There's one problem with many of these Bible studies for intellectuals: the participants feel free to discard anything in Scripture that rubs them the wrong way. For Rick Moody, that includes "the repressive, the punitive, the intolerant" image of God and morality "defined in the Old Testament, in the Book of Revelation, in some of the Pauline epistles of the New Testament." The model for these Bible studies is a "conversation" in which God (if he exists—and you are free to assume he doesn't) is a partner among equals. You know those people who always have to be right? God is like that. He has some interesting things to say, but at times he tends to be domineering, and at other times he's plain confused—at which point you simply have to put him in his place.

"This radical notion—that the Bible not only isn't factual, it's not always right, either—may be frightening to many religious Christians, but it's what lets participants join this ancient and ongoing conversation. We do not have to buy everything the Bible says. We just have to listen to it and to each other." So says Ann Monroe in "Does the Bible Tell Me So?" (Mother Jones, December 1997), an excellent guide to the assumptions underlying this user-friendly mode of biblical interpretation.

Monroe quotes the poet and translator Stephen Mitchell: "If you approach the text as 'truth,' you can't possibly get to a deeper place of intimacy with it. With only one pole, there's no place to go." So what have believers been doing all these centuries when they thought they were immersing themselves in God's Word and experiencing intimacy with him? Mitchell explains what they missed: "Conversation is one of the deepest and subtlest ways of play and growth and intimacy, and it's a bipolar experience." Who's going to tell Saint Teresa, and Martin Luther, and Chrysostom, and Saint John of the Cross?
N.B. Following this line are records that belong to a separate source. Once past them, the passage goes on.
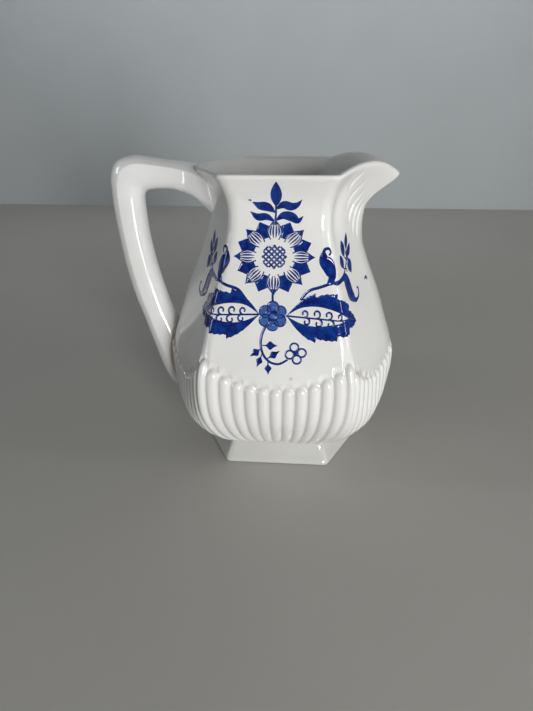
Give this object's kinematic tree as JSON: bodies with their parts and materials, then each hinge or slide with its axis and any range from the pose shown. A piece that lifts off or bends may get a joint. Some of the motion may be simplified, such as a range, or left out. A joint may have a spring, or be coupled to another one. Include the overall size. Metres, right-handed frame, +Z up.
{
  "type": "cream jug",
  "caption": "Six-sided porcelain cream jug with a pulled spout, angular handle, reeded belly, low foot and blue flower print.",
  "frame": {"origin": "centre of the foot, on the surface that the jug stands on", "axes": "+Z up, +X out through the spout with the handle at -X, printed front panel facing -Y"},
  "size_m": [0.1166, 0.0988, 0.118],
  "materials": {
    "body_glaze": "glossy, warm white",
    "foot_glaze": "glossy, warm white",
    "spout_glaze": "glossy, warm white",
    "reed_glaze": "glossy, warm white, greyer in the grooves",
    "handle_glaze": "glossy, warm white",
    "slip": "stained clay seam under glaze",
    "front_blue": "cobalt print under the glaze",
    "back_blue": "cobalt print under the glaze"
  },
  "bodies": {
    "root": {"body": "body_glaze", "foot_ring": "foot_glaze", "spout": "spout_glaze", "belly_reeds": "reed_glaze", "handle": "handle_glaze", "handle_slip": "slip", "front_print": "front_blue", "back_print": "back_blue"}
  },
  "joints": []
}
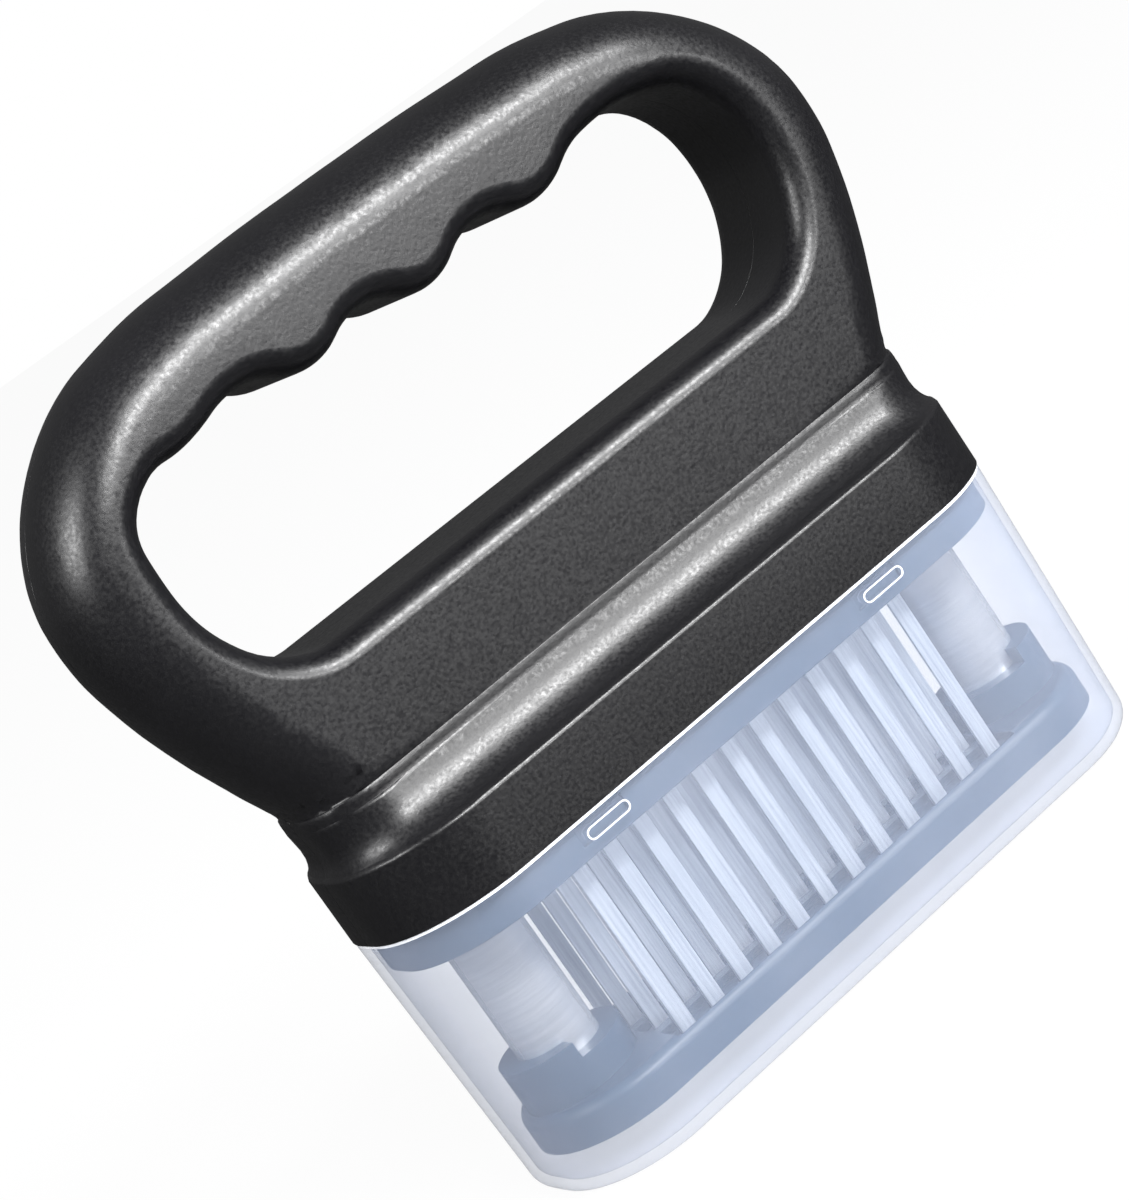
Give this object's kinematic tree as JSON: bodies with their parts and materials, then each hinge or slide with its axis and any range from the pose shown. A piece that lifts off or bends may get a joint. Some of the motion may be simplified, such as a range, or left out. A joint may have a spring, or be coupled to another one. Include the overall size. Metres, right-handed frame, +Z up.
{
  "type": "blade meat tenderizer",
  "caption": "Hand-held blade meat tenderizer: loop handle over rows of narrow blades, a sprung blade guard on two steel tubes, and a clear slip-on cover.",
  "frame": {"origin": "on the flat underside of the clear cover, below the middle of the tool", "axes": "+Z up through the handle, +X along the handle and the blade rows, -Y the front"},
  "size_m": [0.1322, 0.039, 0.128],
  "materials": {
    "handle_black": "fine spark-eroded satin black",
    "guard_plastic": "smooth satin dark slate",
    "inner_plastic": "moulded dark grey",
    "blade_steel": "ground stainless strip",
    "tube_steel": "polished stainless tube",
    "small_steel": "plain zinc and spring steel",
    "clear_cover": "clear, slightly milky moulded plastic"
  },
  "bodies": {
    "handle": {"handle_front_shell": "handle_black", "handle_back_shell": "handle_black", "handle_screws": "small_steel", "base_plate": "guard_plastic", "base_plate_screws": "small_steel", "blade_carrier": "inner_plastic", "blade_clamp_plate": "inner_plastic", "clamp_screws": "small_steel", "blade_row_1": "blade_steel", "blade_row_2": "blade_steel", "blade_row_3": "blade_steel", "blade_row_4": "blade_steel", "guide_bush_left": "inner_plastic", "guide_bush_right": "inner_plastic", "spring_pin_left": "small_steel", "spring_pin_right": "small_steel"},
    "guard": {"blade_guard": "guard_plastic", "guard_screws": "small_steel", "post_tube_left": "tube_steel", "post_tube_right": "tube_steel", "post_plug_left": "small_steel", "post_plug_right": "small_steel", "stop_clip_left": "small_steel", "stop_clip_right": "small_steel", "return_spring_left": "small_steel", "return_spring_right": "small_steel"},
    "cover": {"protective_cover": "clear_cover"}
  },
  "joints": [
    {"name": "guard_slide", "type": "slide", "parent": "handle", "child": "guard", "axis": [0, 0, 1], "range_m": [0, 0.018], "stiffness_N_per_m": 1500, "springref_m": -0.008, "deforming": ["return_spring_left", "return_spring_right"]},
    {"name": "cover_slide", "type": "slide", "parent": "handle", "child": "cover", "axis": [0, 0, -1], "range_m": [0, 0.055]}
  ]
}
Rick Moody is absolutely right: "Every generation interprets the Bible for itself." And yes, that interpretation, as Donald Bloesch acknowledges, should be undertaken "in dialogue with all other Christian communions"—and with Jewish readers as well. But the "ruling authority" for each generation's interpretation must be Scripture itself. By what authority do Moody and Steinke and Monroe and Mitchell decide what in the Bible to accept and what to reject, if not by that very "truth" they disdain? (Here we are in the upside-down world illuminated in Philip Yancey's article in this issue.)
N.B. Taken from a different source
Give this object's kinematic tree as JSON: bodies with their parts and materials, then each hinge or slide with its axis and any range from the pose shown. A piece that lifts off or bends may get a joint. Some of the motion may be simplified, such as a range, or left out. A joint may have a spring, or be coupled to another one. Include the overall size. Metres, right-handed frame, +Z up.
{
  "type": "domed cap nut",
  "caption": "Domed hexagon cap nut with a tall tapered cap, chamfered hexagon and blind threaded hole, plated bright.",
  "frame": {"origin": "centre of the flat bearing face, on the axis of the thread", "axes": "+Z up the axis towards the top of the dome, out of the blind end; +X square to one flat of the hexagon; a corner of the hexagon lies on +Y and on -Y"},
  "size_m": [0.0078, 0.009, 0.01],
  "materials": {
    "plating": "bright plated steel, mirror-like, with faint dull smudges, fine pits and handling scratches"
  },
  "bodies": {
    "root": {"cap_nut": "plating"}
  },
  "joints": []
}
In Monroe's account, "conversation" is a mantra: "To read the Bible as a conversation is to read it as a question, not an answer, a starting point, not a final declaration." Well, questions and answers both have their place, it would seem; does one without the other make any sense? By all means, let us have "imagination and engagement," as Monroe suggests. There are rumors that the Holy Spirit is not averse to imagination. But let us not suppose that we are the judges of Scripture, when it is Scripture that judges us.